The purple worksheets in excel represent the best results from the list of Mutual Funds that includes ESG Mutual Funds, whereas the blue worksheets in Excel represent the best outcomes from the list of Mutual Funds that do not have ESG Mutual Funds or that are non-ESG Mutual Funds. In short, blue is for non-ESG portfolios, and purple is for ESG portfolios. Within the ESG and non-ESG results, three scenario analysis is done in portfolio allocation of the top 5 Mutual funds. Portfolios 1, 2, and Optimal Portfolios are calculated for each of the ESG and non-ESG groups, and comparisons of the portfolios between ESG and non-ESG groups are made with market returns as well. I will talk about the conclusion at the end but first, let's go through the screener factors' calculations and assumptions.

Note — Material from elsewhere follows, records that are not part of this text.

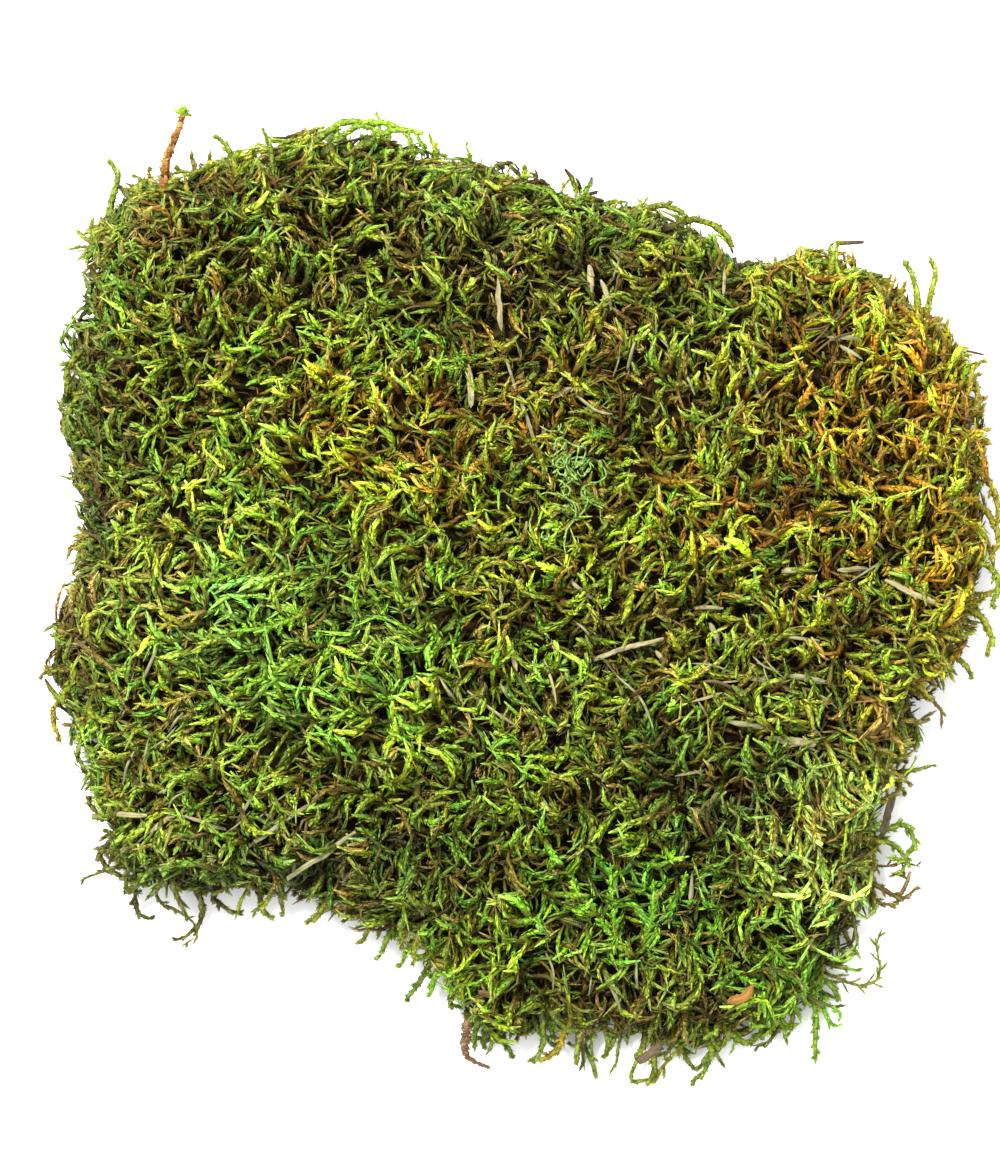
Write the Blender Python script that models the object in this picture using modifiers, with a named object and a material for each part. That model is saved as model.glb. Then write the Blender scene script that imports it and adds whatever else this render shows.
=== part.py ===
"""Moss clump: a torn sheet of feather moss, with the loose fronds at its rim and the litter caught in it.

Run it with: blender --background --python part.py
Metres, +Z up. The sheet lies on the floor at Z = 0, and the origin is under the middle of the whole clump.
The plan is laid out in millimetres, +X to the right and +Y to the top of the sheet as seen from above.
"""

import math

import bmesh
import bpy
from mathutils import Matrix, Vector, noise
from mathutils.bvhtree import BVHTree

MM = 0.001

# The moss sheet
CROWN_THICKNESS = 27 * MM
LOBE_THICKNESS = 14 * MM
RIM_SHARE = 0.42  # the torn rim's height, as a share of the thickness behind it
SHOULDER = 19 * MM  # how far in from the rim the top is still rounding off
HUMMOCK_HEIGHT = 2.6 * MM
HUMMOCK_SPACING = 26 * MM
RIM_TEAR = 2.2 * MM
RIM_TEAR_SPACING = 9 * MM
TEAR_OFFSET = Vector((31.7, 12.3, 5.1))  # sets the noise of the tear along Y apart from that along X
FELT_GRID = 5.6 * MM  # the size of the sheet's facets
UNDERSIDE_SHARE = 0.03  # below this share of its height, a point belongs to the flat underside

# The litter lies in shallow troughs between the shoots.
TROUGH_DEPTH = 2.6 * MM
TROUGH_REACH = 5.5 * MM
GAP = 0.4 * MM  # air left between any two pieces
STEP = 2.5 * MM  # spacing of the points along a straw or a frond

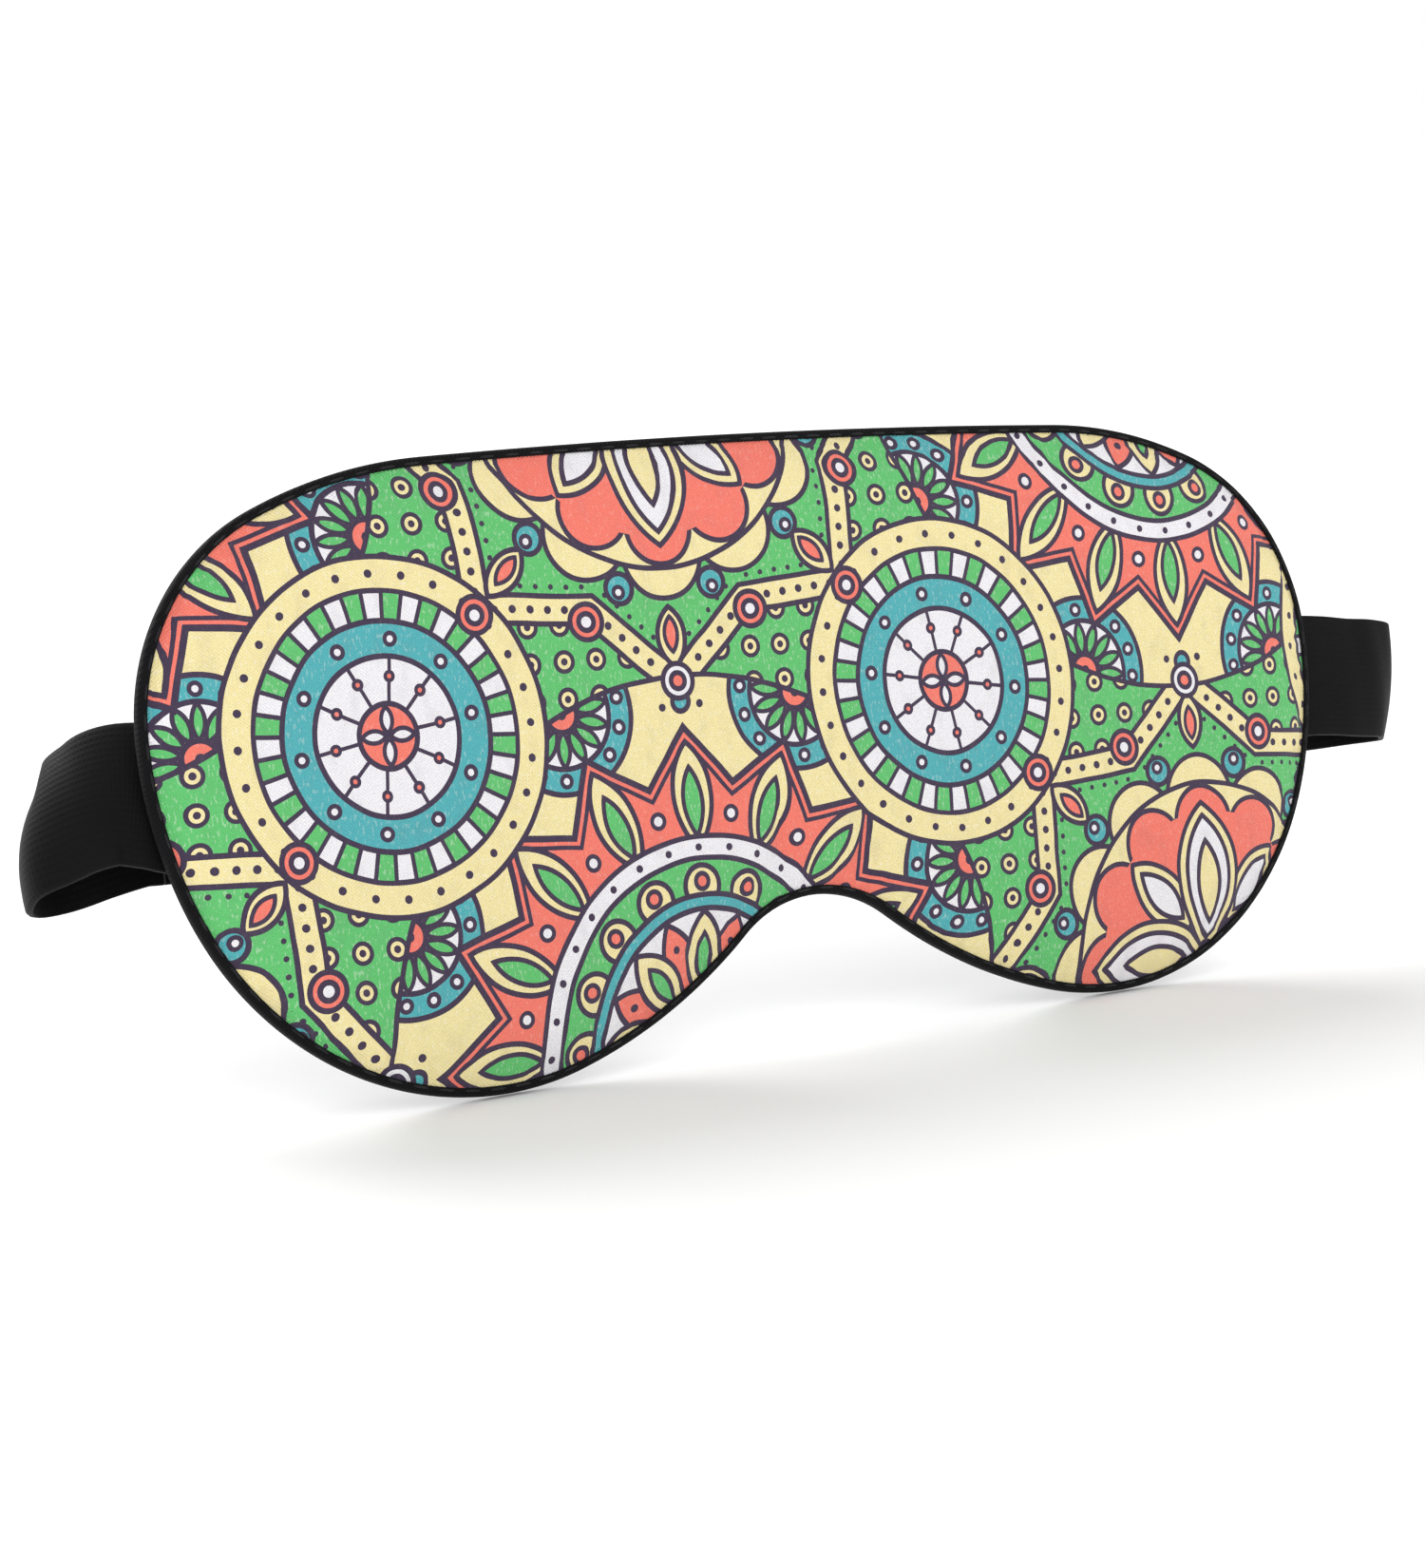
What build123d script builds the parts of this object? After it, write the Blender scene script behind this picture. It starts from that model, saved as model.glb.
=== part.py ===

As seen in the enclosed individual Mutual Funds worksheets, Returns, Standard Deviations, and Sharpe ratios are measured in two ways. Worksheet calculations on the left side of each sheet show financial estimates for Compounded Returns, Standard Deviations, and Sharpe ratios from the monthly historical prices of that specific Mutual Fund. Then on the far right, Excel Formulas Calculations use Excel formulas such as the Average formula for annualized returns by multiplying them by 12 and STDEV.S Excel formula for Standard Deviations, which are then annualized.

Â· The 5-year Sharpe ratio numbers used in the Mutual Fund screeners for ESG and non-ESG portfolios are selected from Worksheet calculations located on the left of each mutual fund worksheet.

Â· Mean 3 Year rolling returns for each Mutual Fund are rolled monthly for three years and compared with Benchmark rolling returns and are entered in the Mutual Fund screener.

Â· 5-year Alpha, which appears on both ESG and non-ESG lists screener, is inserted from Morningstar data that uses Jensen's Alpha based on expected returns. In addition, Jensen's Alpha is calculated using the CAPM formula based on realized returns. It is located under the heading Excel Formulas Calculations of each Mutual Funds sheet for comparison purposes. Morningstar Alpha is used in the Mutual Fund screener mostly because Morningstar data for Alpha is more conservative than Alpha based on realized returns from Excel Formulas. The primary purpose of having Morningstar Alpha, Returns, Standard Deviations, and Sharpe ratios data is to compare and cross-verify such data with that of Worksheet calculations on the left and Excel Formulas calculations on the far right of Morningstar data.

Â· Downside Risk for each Mutual Fund is calculated by considering only the negative returns and then squaring those negative returns to get rid of the negative sign and then square rooting the sum of those squared negative returns to get the downside risk number, which is then annualized.

Â· To factor in the price of each Mutual Fund, I have compared the P/E number of each Mutual Fund, which is sourced from The Economic Times, with that of an average P/E of Benchmark for each Mutual Fund and have given more weightage to the Mutual Fund with smallest P/E.

After screening both the list containing the ESG Mutual Funds and the list not containing ESG funds based on the factors mentioned above, each group's top 5 Mutual funds are applied in portfolio allocation and optimization.

The pictorial representation concludes that an Optimal portfolio with ESG funds gives better returns with less risk and more diversification than an Optimal portfolio without ESG funds.

In the picture above, Tatadigi1 represents the weight allocated to Tata Digital India Fund under the Risky Optimal Portfolio of the list, excluding ESG funds. Similarly, Quantactive1 represents the weight given to Quant Active Fund under the Risky Optimal Portfolio of the list excluding ESG funds. Axissmallcap1 means the weight allocated to Axis Small Cap Fund under the Risky Optimal Portfolio of the list, excluding ESG funds. At the same time, Tatadigi represents the weight given to Tata Digital India Fund under the Risky Optimal Portfolio of the list, including ESG funds. Quantactive represents the weight allocated to Quant Active Fund under the Risky Optimal Portfolio of the list, including ESG funds. Axissmallcap means the weight assigned to Axis Small Cap Fund under the Risky Optimal Portfolio of the list, including ESG funds.

Further allocations are done between Risky portfolios of both the ESG and non-ESG groups and Risk-Free assets by applying Excel's solver tool. Such allocations give rise to Complete Optimal portfolios, Complete Portfolios 1, and Complete Portfolios 2 for both groups. After comparing the Sharpe ratios of Complete Optimal portfolios and Complete portfolios 1 and 2 of Mutual Funds containing ESG with those of Mutual Funds excluding ESG funds, it can be concluded that ESG Mutual Funds offer better returns for less risk and more diversification across various sectors as well as beat the market returns for 5-year investment horizon.

We can choose different sets of Mutual Funds considering other factors such as Assets Under Management (AUM), exposure to various sectors, and management objectives, and come up with different lists as desired and do scenario analysis with portfolio allocation for those lists as desired.